Who Are You Mentoring?
As I visit local churches and hear their struggles, one thing I hear consistently is: “we don’t have enough leaders.”
Is there a lack of leadership in our local churches? Yes and no.
Yes, it is true that as churches get smaller there are fewer leaders. If a church had 100 people in worship a decade ago but only 50 now, fewer leaders would be one result.
But as I have listened, I have realized that it isn’t just having fewer people that fuels a decreasing pool of leadership. My hunch is that a contributing faction in our leadership decline is that for the past 10 years most of our current leaders haven’t apprenticed new leaders.
Recently I visited a church where every leader was over 70 years old. There were younger members in church but I was told they were too busy or uninterested in leadership. Maybe. But maybe there was a bigger issue – the church leadership didn’t have a process of mentoring.
What is mentoring? Mentoring is an approach of raising up a new generation of leaders. It requires current leaders to prioritize their time toward teaching upcoming leader. In other words, it requires a leader who will invest in someone else and then let them do the ministry in the new leader’s way and style.
How do you mentor? I like Mike Breen’s work on this – he uses the visual tool of a square to teach the concept, which has four steps.
The key to understanding this process is to start at the top with L1 (Leader at the beginning of the mentoring process) and D1. “D” stands for disciple as discipleship is about training up new leaders for ministry. Here is how it works:
L1/D1: When a current leader notices a bright eye person who is not yet in leadership, the L1 leader recruits him or her. Early on, the leader is directive in their leadership style. That means the L1 leader needs to give clear direction saying, “do this,” “this is how you…” etc.

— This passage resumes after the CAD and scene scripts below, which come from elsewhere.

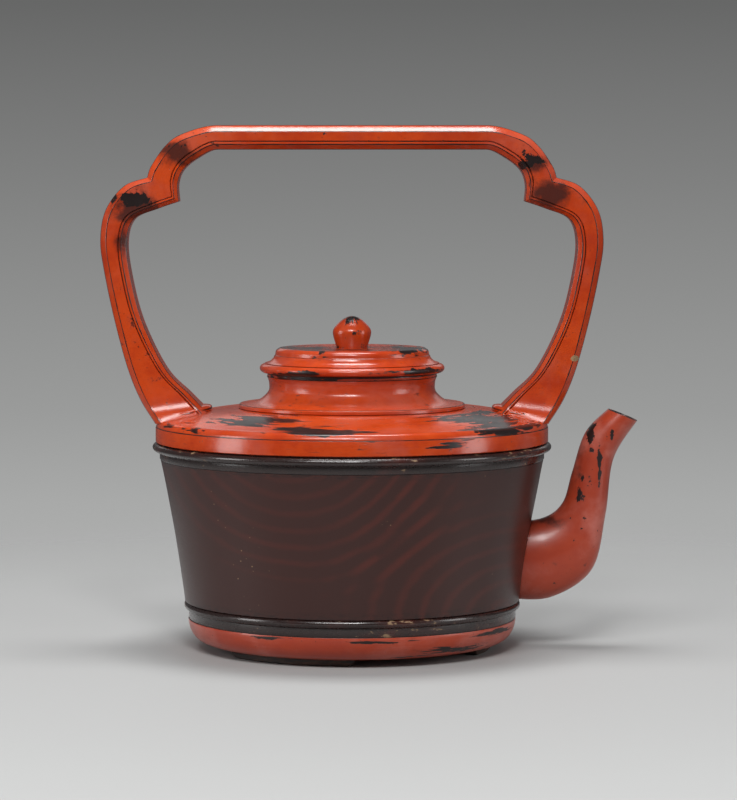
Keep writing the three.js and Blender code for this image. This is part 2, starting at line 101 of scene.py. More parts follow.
# %% [markdown]
# ## Shader maths
# A finish could be put together by hand in the shader editor, but it is easier to read as arithmetic
# than as a web of nodes. `Num` wraps a socket, and each operator adds the Math node that it stands
# for. `Nodes` makes any node in one way, in a material, in the backdrop and in the tree of the feet.


# %% Numbers that vary over a surface
class Num:
    """A number that varies over the surface."""

    def __init__(self, paint, socket):
        self.paint = paint
        self.socket = socket

    def math(self, operation, a, b=0.0):
        made = self.paint.node("ShaderNodeMath", {"operation": operation}, {0: a, 1: b})
        return Num(self.paint, made.outputs[0])

    def __add__(self, other):
        return self.math("ADD", self, other)

    def __mul__(self, other):
        return self.math("MULTIPLY", self, other)

    def __sub__(self, other):
        return self.math("SUBTRACT", self, other)

    def __rsub__(self, other):
        return self.math("SUBTRACT", other, self)

    __radd__ = __add__
    __rmul__ = __mul__

    def most(self, other):
        return self.math("MAXIMUM", self, other)

    def sine(self):
        return self.math("SINE", self)

    def step(self, low, high):
        """0 below low, 1 above high, and smooth between them."""
        smooth = {"interpolation_type": "SMOOTHSTEP"}
        made = self.paint.node("ShaderNodeMapRange", smooth, {0: self, 1: low, 2: high})
        return Num(self.paint, made.outputs[0])


print("methods of Num:", sorted(name for name in vars(Num) if callable(getattr(Num, name))))


# %% Any node tree
def set_stops(ramp, stops):
    """Gives a colour ramp its (position, grey) stops; the grey leans a hundredth to green."""
    while len(ramp.elements) < len(stops):
        ramp.elements.new(0.5)
    for element, (position, grey) in zip(ramp.elements, stops):
        element.position = position
        element.color = (grey, grey * 1.01, grey, 1)


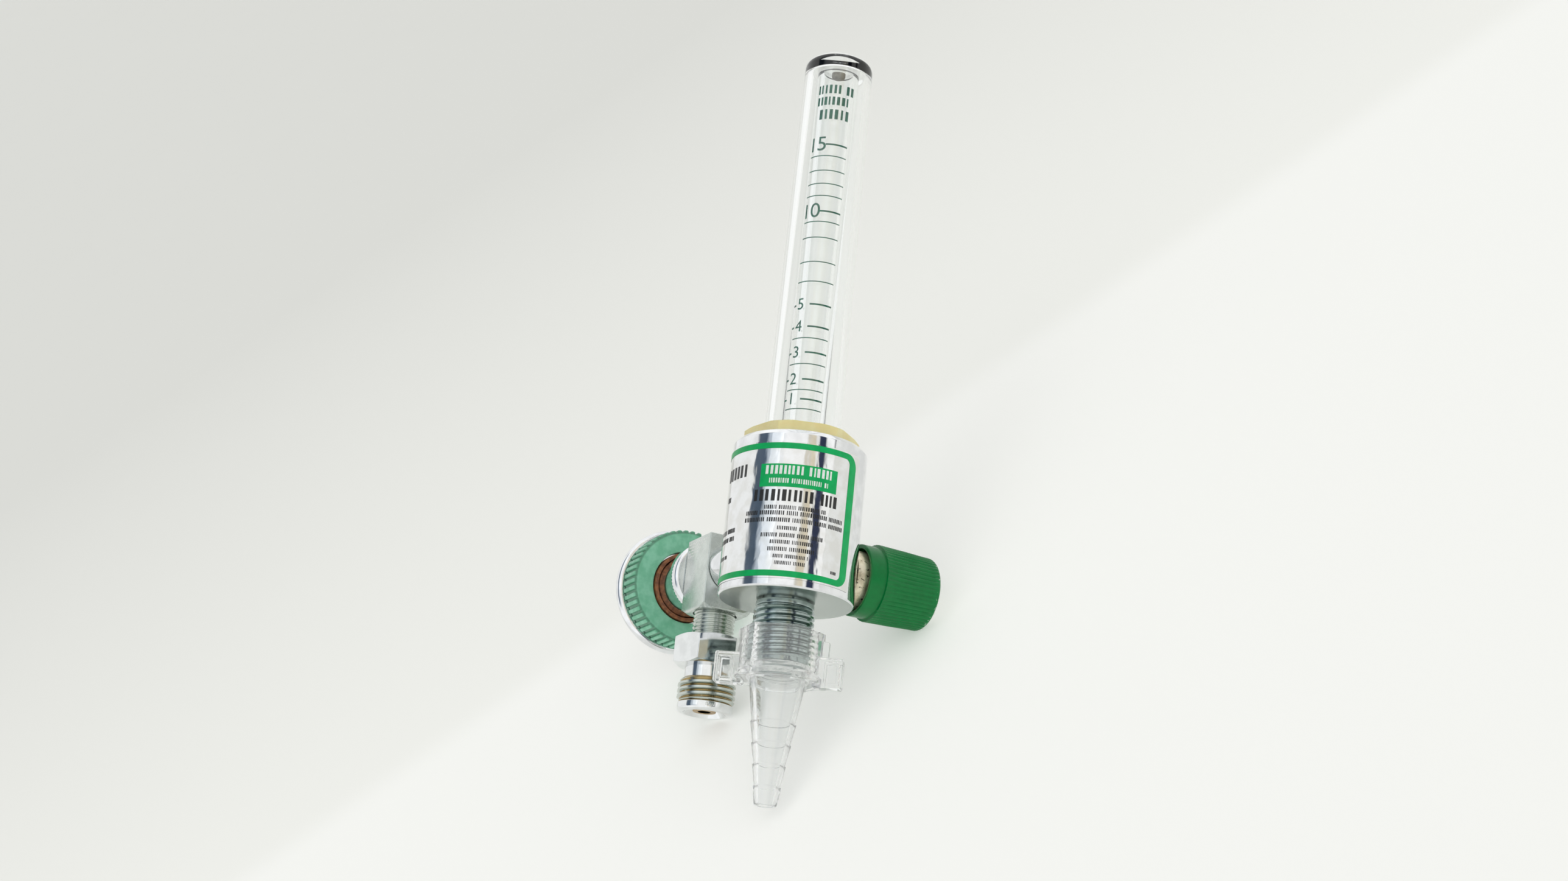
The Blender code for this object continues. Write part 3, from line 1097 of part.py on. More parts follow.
def nozzle_radius(drop):
    """Outer radius of the tapered nozzle, a distance below its top."""
    top = NOZZLE_NECK_RADIUS + NOZZLE_RING_STEP / 4
    if drop < NOZZLE_WAIST_DROP:
        return top + (NOZZLE_WAIST_RADIUS - top) * drop / NOZZLE_WAIST_DROP
    share = (drop - NOZZLE_WAIST_DROP) / (NOZZLE_LENGTH - NOZZLE_WAIST_DROP)
    return NOZZLE_WAIST_RADIUS + (NOZZLE_TIP_RADIUS - NOZZLE_WAIST_RADIUS) * share


def build_hose_nipple(shop):
    """The tapered hose nipple, with a barb at each ring: narrow above it and wide below."""
    profile = [
        (NOZZLE_NECK_RADIUS - NOZZLE_WALL, NOZZLE_LIP_TOP),
        (NOZZLE_LIP_RADIUS, NOZZLE_LIP_TOP),
        (NOZZLE_LIP_RADIUS, NOZZLE_LIP_FOOT),
        (NOZZLE_NECK_RADIUS, NOZZLE_LIP_FOOT),
        (NOZZLE_NECK_RADIUS, NOZZLE_CONE_TOP),
    ]
    for ring in range(NOZZLE_RINGS):
        drop = NOZZLE_FIRST_RING + ring * NOZZLE_RING_SPACING
        if drop < NOZZLE_LENGTH:
            profile.append((nozzle_radius(drop) - NOZZLE_RING_STEP / 2, NOZZLE_CONE_TOP - drop))
            profile.append((nozzle_radius(drop) + NOZZLE_RING_STEP / 2, NOZZLE_CONE_TOP - drop))
    tip_bore = max(NOZZLE_TIP_RADIUS - NOZZLE_WALL * 0.8, NOZZLE_TIP_RADIUS / 2)
    profile += [
        (NOZZLE_TIP_RADIUS, NOZZLE_TIP + NOZZLE_TIP_CHAMFER),
        (NOZZLE_TIP_RADIUS - NOZZLE_TIP_CHAMFER, NOZZLE_TIP),
        (tip_bore, NOZZLE_TIP),
        (NOZZLE_WAIST_RADIUS - NOZZLE_WALL, NOZZLE_CONE_TOP - NOZZLE_WAIST_DROP),
        (NOZZLE_NECK_RADIUS - NOZZLE_WALL, NOZZLE_CONE_TOP),
    ]
    shop.turned("hose_nipple", profile, SMALL_STEPS, material=clear_plastic("hose_nipple"))


def main():
    """Build the flowmeter."""
    clear_scene()
    shop = Workshop()
    build_body(shop)
    build_tube(shop)
    build_valve(shop)
    build_block(shop)
    build_takeoff(shop)
    build_inlet(shop)
    build_outlet(shop)


if __name__ == "__main__":
    main()
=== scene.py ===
"""Dressed model of a wall-outlet oxygen flowmeter.

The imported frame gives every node's place. Each sub-assembly below is a class whose fields are its
sizes in millimetres, along and around the axis (spindle) that its pieces share. Its pieces are
modelled there and then carried into the row frame, in metres.
"""

import logging
import math
import random
from dataclasses import dataclass, field
from enum import Enum
from typing import Callable, Iterable, Optional, Sequence, Union

import bmesh
import bpy
from mathutils import Matrix, Vector


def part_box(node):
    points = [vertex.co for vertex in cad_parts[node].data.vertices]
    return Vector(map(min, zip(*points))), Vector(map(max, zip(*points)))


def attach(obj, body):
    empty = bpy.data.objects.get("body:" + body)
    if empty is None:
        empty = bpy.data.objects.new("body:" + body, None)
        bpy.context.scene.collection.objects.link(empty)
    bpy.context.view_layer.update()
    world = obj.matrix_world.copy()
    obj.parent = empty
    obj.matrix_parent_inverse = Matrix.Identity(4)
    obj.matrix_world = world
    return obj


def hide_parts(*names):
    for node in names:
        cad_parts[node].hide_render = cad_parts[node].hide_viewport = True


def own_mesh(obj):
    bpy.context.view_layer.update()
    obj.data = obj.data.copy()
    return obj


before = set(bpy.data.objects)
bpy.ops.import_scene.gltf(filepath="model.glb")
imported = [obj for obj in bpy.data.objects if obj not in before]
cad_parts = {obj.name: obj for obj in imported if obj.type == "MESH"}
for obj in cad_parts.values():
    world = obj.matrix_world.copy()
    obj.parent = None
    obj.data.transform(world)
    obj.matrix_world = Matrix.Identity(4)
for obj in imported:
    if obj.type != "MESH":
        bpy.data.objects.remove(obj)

LOG = logging.getLogger("flowmeter")

MM = 0.001
MERGE = 0.0005  # mm, doubles closer than this are one point
LATHE_STEPS = 128
SMOOTH_ANGLE = math.radians(35.0)
NEARLY_STRAIGHT = math.radians(89.0)  # half the angle of a corner that needs no rounding
ROUNDED_SHARE = 0.48  # the most of a side that one rounding takes up
PHOTO_SIZE = (2576, 1447)

Number = Union[int, float]
Colour = tuple[float, float, float]
Corner = tuple[float, ...]


def srgb(red: int, green: int, blue: int) -> Colour:
    """Turn a display colour, 0 to 255, into the linear colour that a shader takes.

    Args:
        red: Red of the display colour.
        green: Green of the display colour.
        blue: Blue of the display colour.

    Returns:
        The linear colour.
    """
    def linear(value: int) -> float:
        """Undo the display curve of one channel."""
        share = value / 255.0
        return share / 12.92 if share <= 0.04045 else ((share + 0.055) / 1.055) ** 2.4

    return linear(red), linear(green), linear(blue)


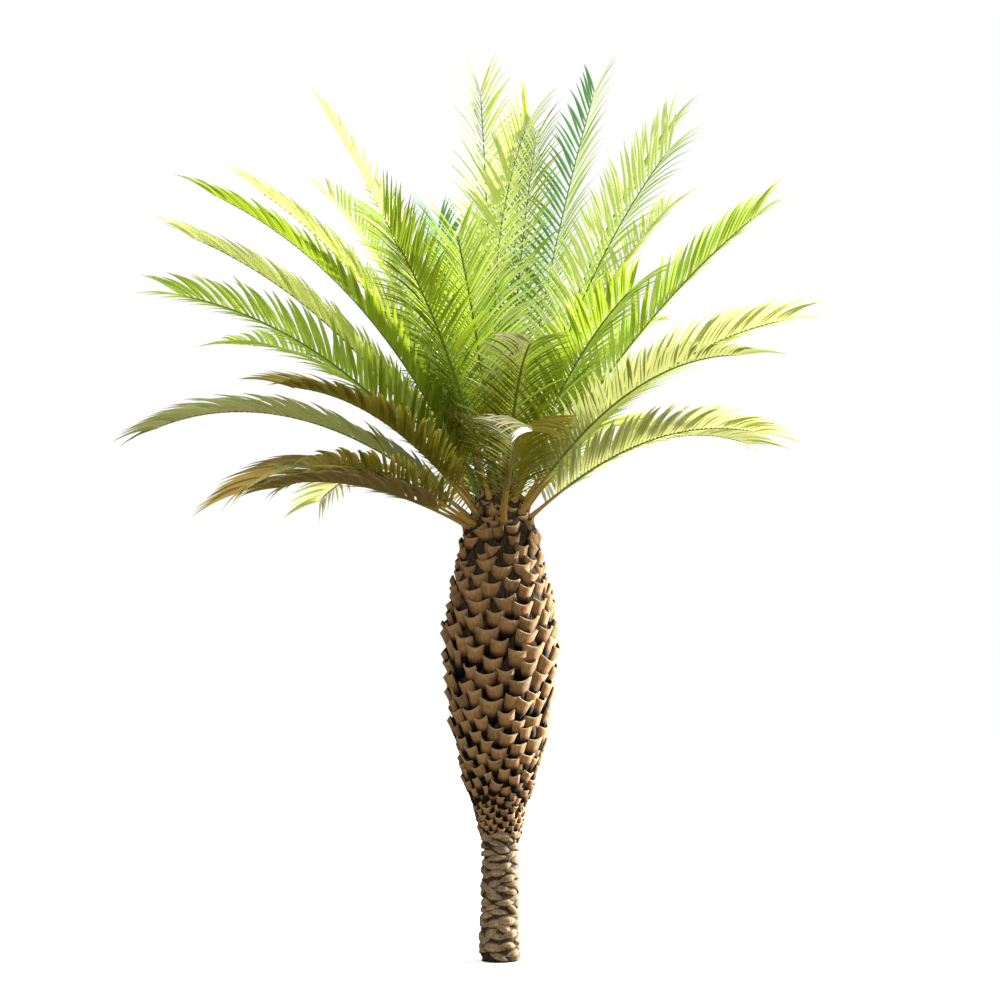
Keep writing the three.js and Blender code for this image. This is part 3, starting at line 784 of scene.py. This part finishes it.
all_leaves, tint_of_leaf = [], []
for number, (rib, tints) in enumerate(zip(ribs, FROND_TINTS), start=1):
    all_leaves.append(leaflet_frames(rib))
    tint_of_leaf.append(tints_of(number, tints, all_leaves[-1]))
joined = {key: np.concatenate([leaves[key] for leaves in all_leaves]) for key in all_leaves[0]}
tint_of_leaf = np.concatenate(tint_of_leaf)
blade = leaflet_shape()
for tint, index in rank.items():
    leaves = {key: values[tint_of_leaf == index] for key, values in joined.items()}
    slot = ("frond_low" if index < rank["leaf_green"]
            else "frond_middle" if index < rank["lime"] else "frond_high")
    piece = put(f"leaflets_{tint}", grow(f"leaflets_{tint}", blade, leaves), slot,
                leaf_material(f"leaf_{tint}", TINTS[tint]))
    stood_for = [
        node for frond_nodes, tints in zip(nodes_of_frond, FROND_TINTS)
        if tints.split()[0] == tint for node in frond_nodes
    ]
    if stood_for:
        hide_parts(*stood_for)

# ---- studio ------------------------------------------------------------------------------------
# A white cyclorama: pale floor, white surroundings, a strong soft key high behind on the right
# that shines through the crown, a spot low on that side for the trunk alone, and a weak fill from
# the front with the sky's own even light.
FLOOR_RADIUS, FLOOR_DROP = 60, 0.002  # it lies just below the ground, clear of the trunk's cut


def show_to_camera(tree, seen, otherwise, output):
    """Give a surface or a sky one shader that the camera sees and another that lights the palm."""
    path = tree.nodes.new("ShaderNodeLightPath")
    choose = tree.nodes.new("ShaderNodeMixShader")
    tree.links.new(path.outputs["Is Camera Ray"], choose.inputs["Fac"])
    tree.links.new(otherwise, choose.inputs[1])
    tree.links.new(seen, choose.inputs[2])
    tree.links.new(choose.outputs["Shader"], tree.nodes[output].inputs["Surface"])


def floor_paint():
    """White paint that glows a little for the camera, and is dull for the palm's underside."""
    material = bpy.data.materials.new("floor_paint")
    material.use_nodes = True
    paint = material.node_tree.nodes["Principled BSDF"]
    paint.inputs["Base Color"].default_value = (0.9, 0.9, 0.9, 1)
    paint.inputs["Roughness"].default_value = 0.9
    paint.inputs["Emission Color"].default_value = (1, 1, 1, 1)
    paint.inputs["Emission Strength"].default_value = 0.45
    dull = material.node_tree.nodes.new("ShaderNodeBsdfDiffuse")
    dull.inputs["Color"].default_value = (0.22, 0.21, 0.18, 1)
    show_to_camera(
        material.node_tree, paint.outputs["BSDF"], dull.outputs["BSDF"], "Material Output")
    return material


disc = bmesh.new()
bmesh.ops.create_circle(disc, cap_ends=True, segments=96, radius=FLOOR_RADIUS)
floor_mesh = bpy.data.meshes.new("floor")
disc.to_mesh(floor_mesh)
disc.free()
floor_mesh.materials.append(floor_paint())
floor = bpy.data.objects.new("floor", floor_mesh)
floor.location.z = -FLOOR_DROP
bpy.context.collection.objects.link(floor)

world = bpy.data.worlds.new("white_room")
world.use_nodes = True
sky = world.node_tree.nodes["Background"]
sky.inputs["Color"].default_value = (1, 1, 1, 1)
sky.inputs["Strength"].default_value = 0.42
wall = world.node_tree.nodes.new("ShaderNodeBackground")
wall.inputs["Color"].default_value = (1, 1, 1, 1)
show_to_camera(
    world.node_tree, wall.outputs["Background"], sky.outputs["Background"], "World Output")
bpy.context.scene.world = world


def hang(name, lamp, away, place=(0, 0, 0)):
    """Put a lamp in the scene with its back turned away from what it lights."""
    holder = bpy.data.objects.new(name, lamp)
    holder.location = place
    holder.rotation_euler = away.to_track_quat("Z", "Y").to_euler()
    bpy.context.collection.objects.link(holder)


def add_sun(name, bearing, height, strength, softness):
    lamp = bpy.data.lights.new(name, "SUN")
    lamp.energy = strength
    lamp.angle = np.radians(softness)
    turn, lift = np.radians(bearing), np.radians(height)
    hang(name, lamp, Vector(
        (np.cos(turn) * np.cos(lift), np.sin(turn) * np.cos(lift), np.sin(lift))))


def add_spot(name, place, aim, power, spread):
    lamp = bpy.data.lights.new(name, "SPOT")
    lamp.energy = power
    lamp.spot_size = np.radians(spread)
    lamp.spot_blend = 0.4
    lamp.shadow_soft_size = 0.15
    hang(name, lamp, Vector(place) - Vector(aim), place)


add_sun("key", bearing=20, height=42, strength=10.0, softness=5)
add_sun("fill", bearing=262, height=42, strength=1.3, softness=50)
add_spot("kicker", place=(5.5, 2.2, 0.8), aim=(0, 0, 1.15), power=6000, spread=28)

CAMERA_DISTANCE = 14.0
EYE_HEIGHT = 1.65
AIM_HEIGHT = 2.774
camera_data = bpy.data.cameras.new("camera")
camera_data.lens = 82.9
camera_data.sensor_width = 36
camera = bpy.data.objects.new("camera", camera_data)
camera.location = (0, -CAMERA_DISTANCE, EYE_HEIGHT)
camera.rotation_euler = (np.pi / 2 + np.arctan2(AIM_HEIGHT - EYE_HEIGHT, CAMERA_DISTANCE), 0, 0)
bpy.context.collection.objects.link(camera)
bpy.context.scene.camera = camera
bpy.context.scene.view_settings.view_transform = "Standard"
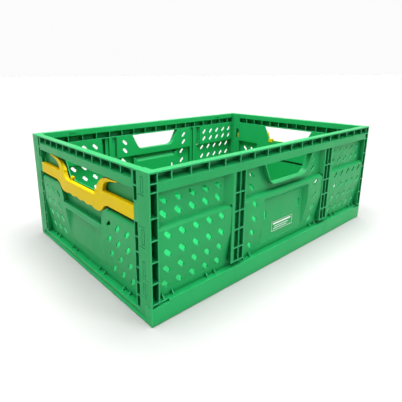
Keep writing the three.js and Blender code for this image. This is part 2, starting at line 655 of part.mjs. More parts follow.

This can be a challenge for many since this style of training may feel bossy or domineering. But the reality is, strong leadership is needed early on. Weak leadership at this early stage slows down the mentoring process. Early on the D1 newbie feels confident in their new role (they don’t know enough to know the complexity or challenge) yet they are incompetent – meaning, they don’t know how to lead the ministry. This is where we begin.
L2/D2: We all know D2 even if we have never heard the term before. D2 is that place when the new leader feels overwhelmed & out of their league. They want to give up. The D2 mentee is starting to see that there is much to learn, that they are truly at the start of that learning, and that this will take their time, commitment and focus. The L1 leader, responding to the overwhelm and the anxiety of the mentee speaks of the larger vision. This might look like the outgoing finance chair sharing what God is doing through the income the church receives and manages. Or the new small group leader learning not only how long it took the outgoing leader to feel confident but what God had done in her heart as she grew in leadership.
This is often the place we stop mentoring. It demands so much time, energy and vulnerability on everyone’s part that those being mentored may give up and the one doing the mentoring may not make the time needed to really invest in the new leader. Clearing one’s schedule and spending time together makes the difference here – we need to believe in each other and what God can do through our willingness to surrender, to grow and to step into leadership.
L3/D3: If we invest the time and energy, we will begin to see fruit. The mentee disciple feels a growing confidence (“maybe I can do this”) and the L1 leader has a chance to encourage a more consensus style of relationship (“how would you improve this? What are your ideas?). Here the new leader takes on more responsibility as the outgoing leader shares responsibility. A shift is happening. The outgoing leader needs to begin to let go and trust the new leader.
L4/D4: Here the mentee becomes the leader. She has confidence and skill. She has come through the anxiety of seeing her own lack of wisdom and has learned to lean into God’s. She is not only ready to lead but she is ready to mentor. She has someone to turn to when things get tough and she sees the wisdom in the mentoring approach. The outgoing leader is able to step back. He trusts that she is ready and knows that even though leading will be done differently, that is part of the process.
To summarize the flow – it begins (L1/D1) with “I do, you watch.” Then (L2/D2) it becomes, “I do, you help.” As we round the corner (L3/D3) it becomes, “You do, I help.” And finally (L4/D4) it becomes “You do, I watch.”